Folha de S. Paulo


'Fui buscá-la, mas ela não chegou', diz jovem sobre amiga morta na França

Na terça-feira (24), a estudante Lara Beer, 14, foi até a estação de trem de Haltern am See esperar a amiga Paula, que deveria chegar após desembarcar no aeroporto de Düsseldorf, a 89 km da cidade onde as duas moravam e se conheceram ainda no jardim de infância.

Paula é uma dos 16 estudantes alemães do colégio Josef-König-Gymnasium, em Haltern, mortos a bordo do Airbus A320 da Germanwings, que se chocou contra os Alpes franceses.

"Fui para a estação, mas ela não chegou. Foi só quando cheguei em casa que descobri o que havia acontecido. Logo que cheguei, meus pais me contaram do acidente e disseram que ela poderia estar no avião", relembra. A confirmação da morte de uma de suas melhores amigas veio à tarde. "É triste. Como uma pessoa que você conhece tão bem pode desaparecer do nada?"

Acompanhada de outras amigas, Lara foi à escola, onde ela e outros estudantes deixaram velas, mensagens e orações em homenagem aos 16 colegas e duas professoras mortos.

Da saída da estação de trem de Haltern já se via a escola, rodeada de moradores e jornalistas. "O clima hoje na cidade está muito estranho e deve demorar para voltar ao normal. É um clima de luto", diz Benni Schröer, 17, aluno do Josef-König-Gymnasium.

O jovem fez um curso sobre a história dos judeus na Alemanha com uma das professoras vítimas da tragédia. "Eu não a conhecia bem, mas fiquei chocado ao saber que ela estava nesse voo", diz.

PROFESSORAS

Em entrevista coletiva nesta quarta, o diretor do Josef-König Gymnasium, Ulrich Wessel, lamentou o acidente e lembrou das duas colegas que estavam no avião. Ambas eram jovens professoras, uma delas estava para se casar e a outra havia se casado há pouco tempo.

Wessel contou que cerca de 40 alunos haviam se candidatado para o intercâmbio, mas somente os 16 foram sorteados para a viagem. O diretor disse não saber dizer se os programas de intercâmbio da escola vão continuar.

APOIO DE PROFISSIONAIS

No colégio, psicólogos, religiosos e outros profissionais treinados para situações de crise receberam alunos ao longo do dia -50 deles vieram de cidades da região nesta quarta para reforçar a equipe.

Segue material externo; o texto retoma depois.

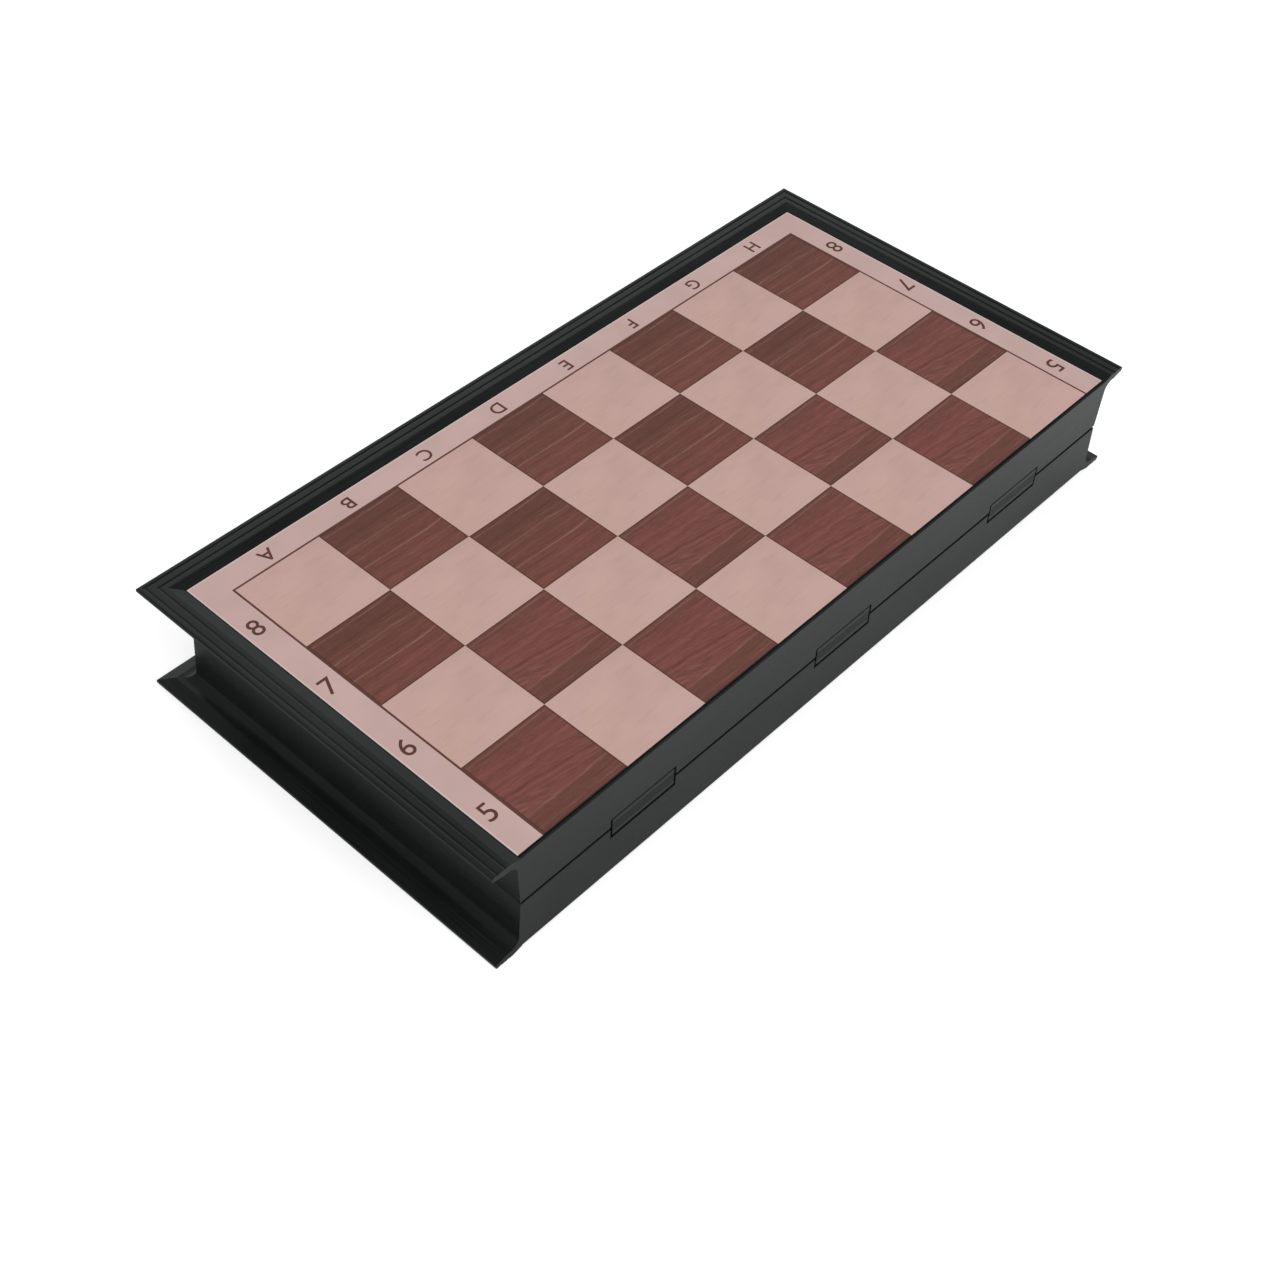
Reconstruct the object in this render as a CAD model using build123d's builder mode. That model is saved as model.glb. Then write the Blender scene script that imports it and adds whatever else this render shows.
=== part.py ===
from build123d import *

import os
from math import asin, degrees, sqrt

# A folding chess board that lies closed as a flat box, with half of the playing surface above
# and half below. X runs along the files from A to H, the hinges are on the -Y side and +Z is
# up. The origin is at the middle of the footprint, on the surface that the box lies on.
# Both trays are the same moulding: the upper one is the lower one turned half a turn over.

# Printed playing surface, millimetres
square = 34.5
files = 8
ranks_per_tray = 4
border = 11.0

# Rim round three sides of each tray
rim_width = 11.0
rim_rise = 1.1
bevel_width = 3.8
crest_round = 2.0
rim_groove_pitch = 3.05
rim_groove_width = 1.2
rim_groove_depth = 0.25
lip_edge = 1.7
lip_root = 2.75
lip_flat = 4.9
lip_round = 0.7
lip_lower_round = 0.3
lip_fillet = 3.6

# Tray walls and floor
tray_height = 22.5
wall_reveal = 0.4
wall_foot_reveal = 1.5
wall_thickness = 2.0
floor_thickness = 2.0
foot_fillet = 1.6
hinge_strip = 1.3
hinge_land = 0.6
hinge_wall_thickness = 2.4
edge_round = 0.3

# Sheets let into each tray
print_thickness = 0.25
steel_thickness = 0.4
sheet_gap = 0.2

# Link hinges
hinge_count = 3
hinge_spacing = 97.0
link_width = 27.5
link_side_gap = 0.6
pin_offset = 2.55
pin_depth = 1.5
pin_radius = 0.6
pin_running_clearance = 0.04
pin_push_clearance = 0.01
pin_end_recess = 0.4
pin_chamfer = 0.15
link_end_radius = 1.25
link_outer_round = 0.35
groove_count = 3
groove_pitch = 1.3
groove_radius = 0.22
swing_clearance = 0.33
rolling_clearance = 0.32
lug_length = 5.0
lug_wall = 1.2
lug_relief = 0.5

# Ribs on the inside of the floor
rib_height = 1.4
rib_thickness = 1.2
cross_ribs = 7
long_ribs = 1

# Closing magnets and their posts, in the two front corners
magnet_radius = 4.0
magnet_thickness = 2.0
magnet_chamfer = 0.25
magnet_side_gap = 0.1
magnet_recess = 0.1
post_wall = 1.7
post_recess = 0.15
post_inset = 9.0
web_thickness = 1.4
web_drop = 1.5

# Locating tongue behind the front wall
tongue_offset = 60.0
tongue_width = 16.0
tongue_thickness = 1.5
tongue_reach = 4.0
tongue_root = 9.0
tongue_clearance = 0.3
tongue_lead = 0.7

# Sizes and places that follow
sheet_length = files * square + 2 * border
sheet_depth = ranks_per_tray * square + border
board_length = sheet_length + 2 * rim_width
board_depth = hinge_strip + sheet_depth + rim_width
box_height = 2 * tray_height
parting = tray_height

hinge_face = -board_depth / 2
sheet_back = hinge_face + hinge_strip
sheet_front = sheet_back + sheet_depth
sheet_middle = (sheet_back + sheet_front) / 2
sheet_side = sheet_length / 2
pocket_floor = rim_rise + print_thickness + steel_thickness
floor_top = pocket_floor + floor_thickness

rim_middle = (bevel_width + rim_width) / 2
inner_groove = rim_middle - rim_groove_pitch / 2
outer_groove = rim_middle + rim_groove_pitch / 2

wall_inside = wall_reveal - wall_thickness
inner_side = sheet_side + wall_inside
inner_front = sheet_front + wall_inside
inner_back = hinge_face + hinge_wall_thickness
inner_depth = inner_front - inner_back

pin_y = hinge_face + pin_depth
pin_z = parting - pin_offset
pin_hole_radius = pin_radius + pin_push_clearance
link_half_height = pin_offset + link_end_radius
link_swing = sqrt(pin_depth**2 + link_end_radius**2)
seat_radius = link_swing + swing_clearance
seat_drop = pin_depth + swing_clearance
seat_width = link_width + 2 * link_side_gap
rolling_radius = pin_offset - rolling_clearance / 2
rolling_angle = degrees(asin(pin_depth / rolling_radius))
rolling_low = pin_z + sqrt(rolling_radius**2 - pin_depth**2)
lug_top = parting - lug_relief
lug_back = pin_y + seat_radius + lug_wall
lug_low = pin_z - (sqrt(2) - 1) * (seat_radius + lug_wall)
lug_span = seat_width + 2 * lug_length
pin_length = lug_span - 2 * pin_end_recess
hinge_places = [(i - (hinge_count - 1) / 2) * hinge_spacing for i in range(hinge_count)]

post_x = inner_side - post_inset
post_y = inner_front - post_inset
post_radius = magnet_radius + magnet_side_gap + post_wall
post_top = parting - post_recess
magnet_low = post_top - magnet_recess - magnet_thickness

# Turns a lower piece over, into its twin's place in the upper tray
turned_over = Location((0, 0, box_height), (0, 180, 0))

parts = {}


def rounded_outline(corners):
    """Draw a closed outline through corners that are given with their radii."""
    points = [point for point, radius in corners]
    radii = [radius for point, radius in corners]
    FilletPolyline(*points, radius=radii, close=True)


def finish(name, builder):
    """Label a finished piece and keep it for writing out."""
    builder.part.label = name
    parts[name] = builder.part


def finish_turned(name, lower):
    """Finish an upper piece, which is its lower twin turned over."""
    with BuildPart() as upper:
        add(lower.part.moved(turned_over))
    finish(name, upper)


with BuildPart() as lower_shell:
    # Rim, thin overhanging lip and flared outer wall: one profile, mitred at the two front corners
    with BuildLine() as rim_path:
        Polyline(
            (-sheet_side, hinge_face),
            (-sheet_side, sheet_front),
            (sheet_side, sheet_front),
            (sheet_side, hinge_face),
        )
    rim_start = Plane(origin=(-sheet_side, hinge_face, 0), x_dir=(-1, 0, 0), z_dir=(0, 1, 0))
    with BuildSketch(rim_start):
        with BuildLine():
            rounded_outline([
                ((0, rim_rise), 0),
                ((bevel_width, 0), crest_round),
                ((inner_groove - rim_groove_width / 2, 0), 0),
                ((inner_groove, rim_groove_depth), 0),
                ((inner_groove + rim_groove_width / 2, 0), 0),
                ((outer_groove - rim_groove_width / 2, 0), 0),
                ((outer_groove, rim_groove_depth), 0),
                ((outer_groove + rim_groove_width / 2, 0), 0),
                ((rim_width, 0), lip_round),
                ((rim_width, lip_edge), lip_lower_round),
                ((wall_foot_reveal + lip_flat, lip_root), 0),
                ((wall_foot_reveal, lip_root), lip_fillet),
                ((wall_reveal, parting), 0),
                ((wall_inside, parting), 0),
                ((wall_inside, floor_top), foot_fillet),
                ((wall_inside - 2 * foot_fillet, floor_top), 0),
                ((wall_inside - 2 * foot_fillet, pocket_floor), 0),
                ((0, pocket_floor), 0),
            ])
        make_face()
    sweep(path=rim_path.wire(), transition=Transition.RIGHT)

    # Floor
    with BuildSketch(Plane.XY.offset(pocket_floor)):
        with Locations((0, (inner_back + inner_front) / 2)):
            Rectangle(2 * inner_side, inner_depth)
    extrude(amount=floor_thickness)

    # Hinge wall, whose narrow land stops short of the sheets
    with BuildSketch(Plane.YZ.offset(-sheet_side)):
        with BuildLine():
            rounded_outline([
                ((hinge_face, rim_rise), edge_round),
                ((hinge_face + hinge_land, rim_rise), 0),
                ((hinge_face + hinge_land, pocket_floor), 0),
                ((inner_back + 2 * foot_fillet, pocket_floor), 0),
                ((inner_back + 2 * foot_fillet, floor_top), 0),
                ((inner_back, floor_top), foot_fillet),
                ((inner_back, parting), 0),
                ((hinge_face, parting), 0),
            ])
        make_face()
    extrude(amount=sheet_length)

    # Low ribs, which also mark out places for the men
    with BuildSketch(Plane.XY.offset(floor_top)):
        with Locations((0, (inner_back + inner_front) / 2)):
            with GridLocations(2 * inner_side / (cross_ribs + 1), 0, cross_ribs, 1):
                Rectangle(rib_thickness, inner_depth)
            with GridLocations(0, inner_depth / (long_ribs + 1), 1, long_ribs):
                Rectangle(2 * inner_side, rib_thickness)
    extrude(amount=rib_height)

    # Magnet posts, webbed to both walls, with a pocket in the top of each
    for side in (-1, 1):
        with BuildSketch(Plane.XY.offset(floor_top)):
            with Locations((side * post_x, post_y)):
                Circle(post_radius)
        extrude(amount=post_top - floor_top)
        with BuildSketch(Plane.XY.offset(floor_top)):
            with Locations((side * (post_x + post_inset / 2), post_y)):
                Rectangle(post_inset, web_thickness)
            with Locations((side * post_x, post_y + post_inset / 2)):
                Rectangle(web_thickness, post_inset)
        extrude(amount=post_top - web_drop - floor_top)
        with BuildSketch(Plane.XY.offset(magnet_low)):
            with Locations((side * post_x, post_y)):
                Circle(magnet_radius + magnet_side_gap)
        extrude(amount=post_top - magnet_low, mode=Mode.SUBTRACT)

    # Locating tongue, which enters behind the other tray's front wall
    tongue_face = inner_front - tongue_clearance
    tongue_back = tongue_face - tongue_thickness
    tongue_tip = parting + tongue_reach
    tongue_foot = parting - tongue_root
    with BuildSketch(Plane.YZ.offset(tongue_offset - tongue_width / 2)):
        with BuildLine():
            Polyline(
                (inner_front, tongue_foot - tongue_clearance - tongue_thickness),
                (tongue_back, tongue_foot),
                (tongue_back, tongue_tip),
                (tongue_face - tongue_lead, tongue_tip),
                (tongue_face, tongue_tip - 2 * tongue_lead),
                (tongue_face, parting - tongue_lead),
                (inner_front, parting - tongue_lead),
                close=True,
            )
        make_face()
    extrude(amount=tongue_width)

    # Lugs that thicken the hinge wall behind each hinge
    for x in hinge_places:
        with BuildSketch(Plane.YZ.offset(x - lug_span / 2)):
            with BuildLine():
                Polyline(
                    (inner_back, lug_top),
                    (lug_back, lug_top),
                    (lug_back, lug_low),
                    (inner_back, lug_low - (lug_back - inner_back)),
                    close=True,
                )
            make_face()
        extrude(amount=lug_span)

    # The parting edge of the hinge side, rounded about the pins so that the two trays roll past
    # each other: it keeps within the circle that meets the other tray's only at half the gap
    with BuildSketch(Plane.YZ.offset(-board_length / 2)):
        with BuildLine():
            CenterArc((pin_y, pin_z), rolling_radius, 90, rolling_angle)
            Polyline(
                (pin_y, pin_z + rolling_radius),
                (pin_y, parting),
                (hinge_face - pin_depth, parting),
                (hinge_face - pin_depth, rolling_low),
                (hinge_face, rolling_low),
            )
        make_face()
    extrude(amount=board_length, mode=Mode.SUBTRACT)

    # Seats that the links swing in, and the holes that hold the pins
    for x in hinge_places:
        with BuildSketch(Plane.YZ.offset(x - seat_width / 2)):
            with Locations((pin_y, pin_z)):
                Circle(seat_radius)
                Rectangle(seat_radius, pin_offset, align=(Align.MIN, Align.MIN))
            with Locations((pin_y, parting)):
                Rectangle(2 * pin_depth, pin_offset + seat_drop, align=(Align.MAX, Align.MAX))
        extrude(amount=seat_width, mode=Mode.SUBTRACT)
        with BuildSketch(Plane.YZ.offset(x - lug_span / 2)):
            with Locations((pin_y, pin_z)):
                Circle(pin_hole_radius)
        extrude(amount=lug_span, mode=Mode.SUBTRACT)
finish("lower_shell", lower_shell)
finish_turned("upper_shell", lower_shell)

# Steel sheets, which the magnetic men cling to, and the printed sheets over them
with BuildPart() as lower_steel:
    with BuildSketch(Plane.XY.offset(pocket_floor - steel_thickness)):
        with Locations((0, sheet_middle)):
            Rectangle(sheet_length - 2 * sheet_gap, sheet_depth - 2 * sheet_gap)
    extrude(amount=steel_thickness)
finish("lower_steel_sheet", lower_steel)
finish_turned("upper_steel_sheet", lower_steel)

with BuildPart() as lower_print:
    with BuildSketch(Plane.XY.offset(rim_rise)):
        with Locations((0, sheet_middle)):
            Rectangle(sheet_length - 2 * sheet_gap, sheet_depth - 2 * sheet_gap)
    extrude(amount=print_thickness)
finish("lower_printed_sheet", lower_print)
finish_turned("upper_printed_sheet", lower_print)

# Closing magnets
for side, name, turned_name in ((-1, "left", "right"), (1, "right", "left")):
    with BuildPart() as magnet:
        with BuildSketch(Plane.XY.offset(magnet_low)):
            with Locations((side * post_x, post_y)):
                Circle(magnet_radius)
        extrude(amount=magnet_thickness)
        chamfer(magnet.edges().filter_by(GeomType.CIRCLE), magnet_chamfer)
    finish(f"lower_magnet_{name}", magnet)
    finish_turned(f"upper_magnet_{turned_name}", magnet)

# Hinge links, flush with the hinge walls, and a pin at each end of every link
for i, x in enumerate(hinge_places):
    with BuildPart() as link:
        with BuildSketch(Plane.YZ.offset(x - link_width / 2)):
            with BuildLine():
                rounded_outline([
                    ((hinge_face, parting - link_half_height), link_outer_round),
                    ((pin_y + link_end_radius, parting - link_half_height), link_end_radius),
                    ((pin_y + link_end_radius, parting + link_half_height), link_end_radius),
                    ((hinge_face, parting + link_half_height), link_outer_round),
                ])
            make_face()
            with Locations((pin_y, parting)):
                with GridLocations(0, 2 * pin_offset, 1, 2):
                    Circle(pin_radius + pin_running_clearance, mode=Mode.SUBTRACT)
            with Locations((hinge_face, parting)):
                with GridLocations(0, groove_pitch, 1, groove_count):
                    Circle(groove_radius, mode=Mode.SUBTRACT)
        extrude(amount=link_width)
    finish(f"hinge_link_{i + 1}", link)

    with BuildPart() as pin:
        with BuildSketch(Plane.YZ.offset(x - pin_length / 2)):
            with Locations((pin_y, pin_z)):
                Circle(pin_radius)
        extrude(amount=pin_length)
        chamfer(pin.edges().filter_by(GeomType.CIRCLE), pin_chamfer)
    finish(f"lower_hinge_pin_{i + 1}", pin)
    finish_turned(f"upper_hinge_pin_{hinge_count - i}", pin)

os.makedirs("parts", exist_ok=True)
for name, part in parts.items():
    export_step(part, f"parts/{name}.step")
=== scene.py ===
"""Finishes for the folding chess board: printed wood squares, black moulded plastic, steel,
the printed files and ranks, and a plain white stage seen from the photograph's place."""

from math import radians

import bmesh
import bpy
from mathutils import Matrix, Vector


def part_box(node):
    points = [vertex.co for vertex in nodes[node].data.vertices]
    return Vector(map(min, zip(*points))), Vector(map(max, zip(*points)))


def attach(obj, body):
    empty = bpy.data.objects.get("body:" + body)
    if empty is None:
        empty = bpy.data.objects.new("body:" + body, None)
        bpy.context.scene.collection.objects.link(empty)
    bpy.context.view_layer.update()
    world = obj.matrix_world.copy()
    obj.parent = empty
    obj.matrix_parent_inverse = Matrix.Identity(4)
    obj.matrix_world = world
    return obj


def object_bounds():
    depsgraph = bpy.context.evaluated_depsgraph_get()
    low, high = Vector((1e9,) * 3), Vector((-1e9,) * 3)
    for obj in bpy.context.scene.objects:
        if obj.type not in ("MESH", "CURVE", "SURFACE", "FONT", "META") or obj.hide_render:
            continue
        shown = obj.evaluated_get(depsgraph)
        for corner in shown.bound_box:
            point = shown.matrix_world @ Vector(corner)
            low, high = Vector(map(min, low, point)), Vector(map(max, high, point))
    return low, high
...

"Nesses momentos, é importante que os jovens não fiquem sozinhos. Por isso, providenciamos ajuda para que eles possam voltar aos poucos a seu cotidiano normal nas aulas e na cidade", afirma a secretária de Educação do Estado da Renânia do Norte-Vestfália, Sylvia Löhrmann.

"Explicamos para os alunos que é importante que eles não fiquem sozinhos agora e que é bom para eles falar e compartilhar o que estão sentido", diz Sylvia, que acrescenta: "Alguns precisam chorar, outros precisam ficar quietos. É preciso entender que cada um tem um jeito de lidar com a situação de forma.

Na Alemanha, os profissionais treinados para lidar com situações de crises recebem o nome de Notfallseelsorger. A tradução literal da expressão para o português seria "cuidadores da alma para casos de emergência".

Esses profissionais têm ligação com a religião cristã, mas não são somente religiosos. São treinados para auxiliar pessoas que se encontrem em uma situação incomum, como a perda de alguém.

Bernd Klem, 58, outro profissional que visitou a escola, reforça que a melhor estratégia é não deixar os jovens sozinhos. "A gente explicou para os alunos que é importante agora eles estarem juntos. Irem para escola juntos, voltarem para casa juntos e compartilharem o que estão sentido", explica.

Geralmente, os Notfallseelsorger são chamados para atuar somente no dia do acidente. No caso de Haltern, o seu auxílio será necessário por mais tempo. "Planejamos trabalhar aqui até sexta-feira, talvez com um grupo menor. Mas não sabemos ainda como serão as próximas semanas", afirma.

O Estado do Renânia do Norte-Vestifália anunciou na tarde de quarta-feira que irá cobrir os custos dos tratamentos psicológicos dos colegas e familiares das vítimas, por meio de uma reserva financeira para casos de emergência. A transferência das vítimas para a Alemanha também será paga. O Estado decretou luto até sexta-feira.

Muitas lojas e restaurantes da cidade fecharam suas portas nesta quarta. Na porta de um açougue, lia-se a mensagem: "É difícil encontrar palavras". Outros comerciantes também deixaram mensagens religiosas em suas vitrines. Na igreja, velas foram acesas em frente ao altar, acompanhadas de flores e imagens dos mortos.